• _Description of the task_: Your task is to reproduce the material exactly.

• _Supplied material_:
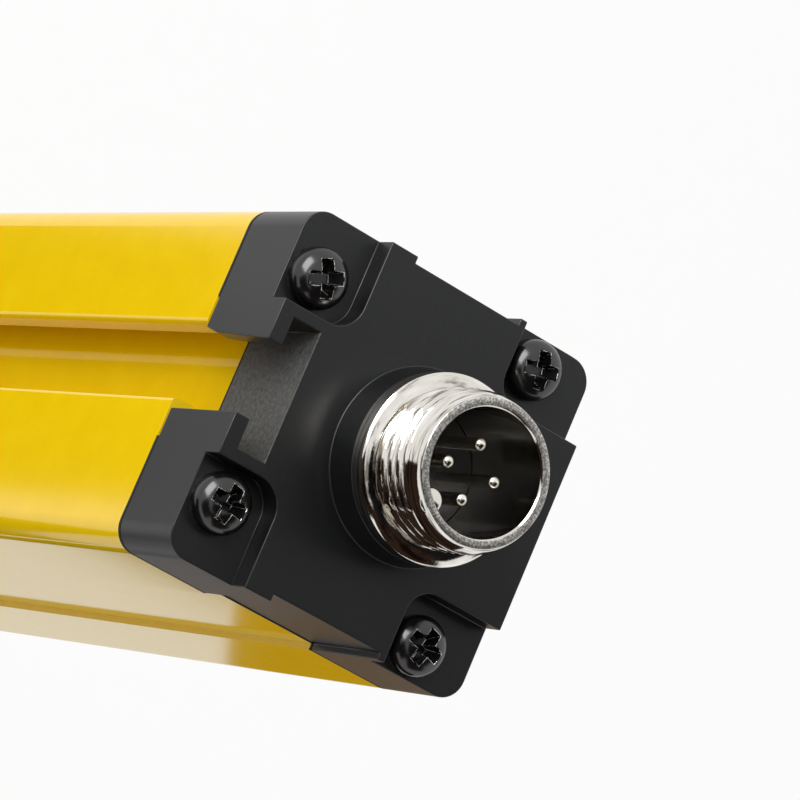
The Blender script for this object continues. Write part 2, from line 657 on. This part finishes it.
# %% Turn the pins
PIN_RADIUS, PIN_CIRCLE, PIN_TURN, DOME_HEIGHT = 0.5, 2.15, 4.5, 0.36
pin_top = (pins_high.z - seat.z) / MM
pin_foot = (pins_low.z - seat.z) / MM
pin_rings = [(PIN_RADIUS, pin_foot)]
for step in range(8):
    rise = step * math.pi / 16
    pin_rings.append((PIN_RADIUS * math.cos(rise), pin_top - DOME_HEIGHT * (1 - math.sin(rise))))
for index in range(4):
    angle = math.radians(PIN_TURN + 90 * index)
    pin_centre = seat + Vector((math.cos(angle), math.sin(angle), 0)) * PIN_CIRCLE * MM
    pin = ring_mesh("contact_pin_%d" % (index + 1), turned(pin_centre, pin_rings, 32), True, 40)
    pin.data.materials.append(finishes["gold_contacts"])
    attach(pin, "root")
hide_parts("contact_pins")
print("pins reach", round(pin_top, 2), "mm above the seat")

# %% [markdown]
# ## The cap screws
#
# Pan-head machine screws with a cross recess. The head is a low dome with a steep side. The
# recess could be drawn point by point, but a boolean is closer to the making: a tapered cross is
# sunk into the head, as the punch is that forms it. A fine bevel along the edges of the recess
# carries the worn finish.

# %% Model one screw and cut its recess
HEAD_RADIUS, HEAD_HEIGHT, HEAD_SIDE = 2.35, 1.8, 0.55
SHANK_RADIUS, SCREW_LENGTH = 1.25, 16.0
RECESS_FLOOR, RECESS_WEAR = 0.35, 0.07
PUNCH_TIP, PUNCH_ROOT = (0.85, 0.33), (1.72, 0.58)  # reach and half width of each arm


def head_rings():
    """Rings of the screw: its shank, a small under-edge, a steep side and a domed top."""
    rings = [(SHANK_RADIUS, -SCREW_LENGTH), (SHANK_RADIUS, 0.0), (HEAD_RADIUS - 0.08, 0.0),
             (HEAD_RADIUS, 0.08), (HEAD_RADIUS, HEAD_SIDE)]
    for step in range(1, 9):
        turn = step * math.pi / 2 / 9
        rings.append((HEAD_RADIUS * math.cos(turn) ** 0.8,
                      HEAD_SIDE + (HEAD_HEIGHT - HEAD_SIDE) * math.sin(turn) ** 0.9))
    return rings + [(0.12, HEAD_HEIGHT)]


def cross_row(height, reach, half):
    """The twelve corners of a cross at one height."""
    corners = []
    for quarter in range(4):
        spin = Matrix.Rotation(quarter * math.pi / 2, 3, "Z")
        for x, y in ((reach, half), (half, half), (half, reach)):
            corners.append(spin @ Vector((x, y, height)) * MM)
    return corners


def make_screw_mesh():
    """One screw about its own axis, with the recess cut and the result kept as a mesh."""
    model = ring_mesh("screw_model", turned(Vector(), head_rings(), 40), True, 40)
    model.data.materials.append(oxide)
    model.data.materials.append(worn)
    punch = ring_mesh("cross_punch", [cross_row(RECESS_FLOOR, *PUNCH_TIP),
                                      cross_row(HEAD_HEIGHT + 0.3, *PUNCH_ROOT)], True)
    recess = model.modifiers.new("recess", "BOOLEAN")
    recess.object, recess.solver = punch, "EXACT"
    rim = model.modifiers.new("rim", "BEVEL")
    rim.width, rim.segments, rim.material = RECESS_WEAR * MM, 2, 1
    rim.limit_method, rim.angle_limit = "ANGLE", math.radians(40)
    bpy.context.view_layer.update()
    shaped = bpy.data.meshes.new_from_object(model.evaluated_get(bpy.context.evaluated_depsgraph_get()))
    shaped.name = "cap_screw"
    for thing in (model, punch):
        bpy.data.objects.remove(thing)
    return shaped


screw_mesh = make_screw_mesh()
print("one screw has", len(screw_mesh.polygons), "faces")

# %% Stand the eight screws
BOSS_HEIGHT, PLATEAU_RISE = 2.6, 1.9
seat_heights = {"upper": cap_high.z / MM - BOSS_HEIGHT - PLATEAU_RISE, "lower": PLATEAU_RISE}
places = ((9.1, 11.3, 24), (-9.1, 11.3, -8), (11.4, -8.7, 12), (-11.4, -8.7, -15))
for end, height in seat_heights.items():
    for number, (x, y, turn) in enumerate(places, start=1):
        mesh = screw_mesh.copy()
        mesh.transform(Matrix.Rotation(math.radians(turn), 4, "Z"))
        if end == "lower":
            mesh.transform(Matrix.Rotation(math.pi, 4, "X"))
        screw = bpy.data.objects.new("cap_screw_%s_%d" % (end, number), mesh)
        screw.location = Vector((x, y, height)) * MM
        bpy.context.collection.objects.link(screw)
        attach(screw, "root")
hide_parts("cap_screws")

• _Reply_:
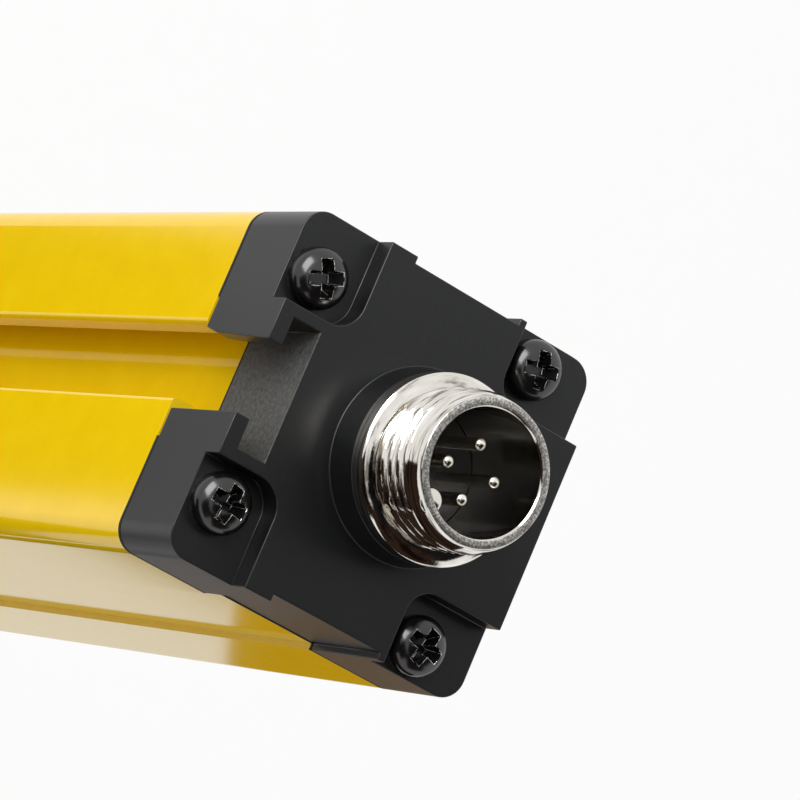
The Blender script for this object continues. Write part 2, from line 657 on. This part finishes it.
# %% Turn the pins
PIN_RADIUS, PIN_CIRCLE, PIN_TURN, DOME_HEIGHT = 0.5, 2.15, 4.5, 0.36
pin_top = (pins_high.z - seat.z) / MM
pin_foot = (pins_low.z - seat.z) / MM
pin_rings = [(PIN_RADIUS, pin_foot)]
for step in range(8):
    rise = step * math.pi / 16
    pin_rings.append((PIN_RADIUS * math.cos(rise), pin_top - DOME_HEIGHT * (1 - math.sin(rise))))
for index in range(4):
    angle = math.radians(PIN_TURN + 90 * index)
    pin_centre = seat + Vector((math.cos(angle), math.sin(angle), 0)) * PIN_CIRCLE * MM
    pin = ring_mesh("contact_pin_%d" % (index + 1), turned(pin_centre, pin_rings, 32), True, 40)
    pin.data.materials.append(finishes["gold_contacts"])
    attach(pin, "root")
hide_parts("contact_pins")
print("pins reach", round(pin_top, 2), "mm above the seat")

# %% [markdown]
# ## The cap screws
#
# Pan-head machine screws with a cross recess. The head is a low dome with a steep side. The
# recess could be drawn point by point, but a boolean is closer to the making: a tapered cross is
# sunk into the head, as the punch is that forms it. A fine bevel along the edges of the recess
# carries the worn finish.

# %% Model one screw and cut its recess
HEAD_RADIUS, HEAD_HEIGHT, HEAD_SIDE = 2.35, 1.8, 0.55
SHANK_RADIUS, SCREW_LENGTH = 1.25, 16.0
RECESS_FLOOR, RECESS_WEAR = 0.35, 0.07
PUNCH_TIP, PUNCH_ROOT = (0.85, 0.33), (1.72, 0.58)  # reach and half width of each arm


def head_rings():
    """Rings of the screw: its shank, a small under-edge, a steep side and a domed top."""
    rings = [(SHANK_RADIUS, -SCREW_LENGTH), (SHANK_RADIUS, 0.0), (HEAD_RADIUS - 0.08, 0.0),
             (HEAD_RADIUS, 0.08), (HEAD_RADIUS, HEAD_SIDE)]
    for step in range(1, 9):
        turn = step * math.pi / 2 / 9
        rings.append((HEAD_RADIUS * math.cos(turn) ** 0.8,
                      HEAD_SIDE + (HEAD_HEIGHT - HEAD_SIDE) * math.sin(turn) ** 0.9))
    return rings + [(0.12, HEAD_HEIGHT)]


def cross_row(height, reach, half):
    """The twelve corners of a cross at one height."""
    corners = []
    for quarter in range(4):
        spin = Matrix.Rotation(quarter * math.pi / 2, 3, "Z")
        for x, y in ((reach, half), (half, half), (half, reach)):
            corners.append(spin @ Vector((x, y, height)) * MM)
    return corners


def make_screw_mesh():
    """One screw about its own axis, with the recess cut and the result kept as a mesh."""
    model = ring_mesh("screw_model", turned(Vector(), head_rings(), 40), True, 40)
    model.data.materials.append(oxide)
    model.data.materials.append(worn)
    punch = ring_mesh("cross_punch", [cross_row(RECESS_FLOOR, *PUNCH_TIP),
                                      cross_row(HEAD_HEIGHT + 0.3, *PUNCH_ROOT)], True)
    recess = model.modifiers.new("recess", "BOOLEAN")
    recess.object, recess.solver = punch, "EXACT"
    rim = model.modifiers.new("rim", "BEVEL")
    rim.width, rim.segments, rim.material = RECESS_WEAR * MM, 2, 1
    rim.limit_method, rim.angle_limit = "ANGLE", math.radians(40)
    bpy.context.view_layer.update()
    shaped = bpy.data.meshes.new_from_object(model.evaluated_get(bpy.context.evaluated_depsgraph_get()))
    shaped.name = "cap_screw"
    for thing in (model, punch):
        bpy.data.objects.remove(thing)
    return shaped


screw_mesh = make_screw_mesh()
print("one screw has", len(screw_mesh.polygons), "faces")

# %% Stand the eight screws
BOSS_HEIGHT, PLATEAU_RISE = 2.6, 1.9
seat_heights = {"upper": cap_high.z / MM - BOSS_HEIGHT - PLATEAU_RISE, "lower": PLATEAU_RISE}
places = ((9.1, 11.3, 24), (-9.1, 11.3, -8), (11.4, -8.7, 12), (-11.4, -8.7, -15))
for end, height in seat_heights.items():
    for number, (x, y, turn) in enumerate(places, start=1):
        mesh = screw_mesh.copy()
        mesh.transform(Matrix.Rotation(math.radians(turn), 4, "Z"))
        if end == "lower":
            mesh.transform(Matrix.Rotation(math.pi, 4, "X"))
        screw = bpy.data.objects.new("cap_screw_%s_%d" % (end, number), mesh)
        screw.location = Vector((x, y, height)) * MM
        bpy.context.collection.objects.link(screw)
        attach(screw, "root")
hide_parts("cap_screws")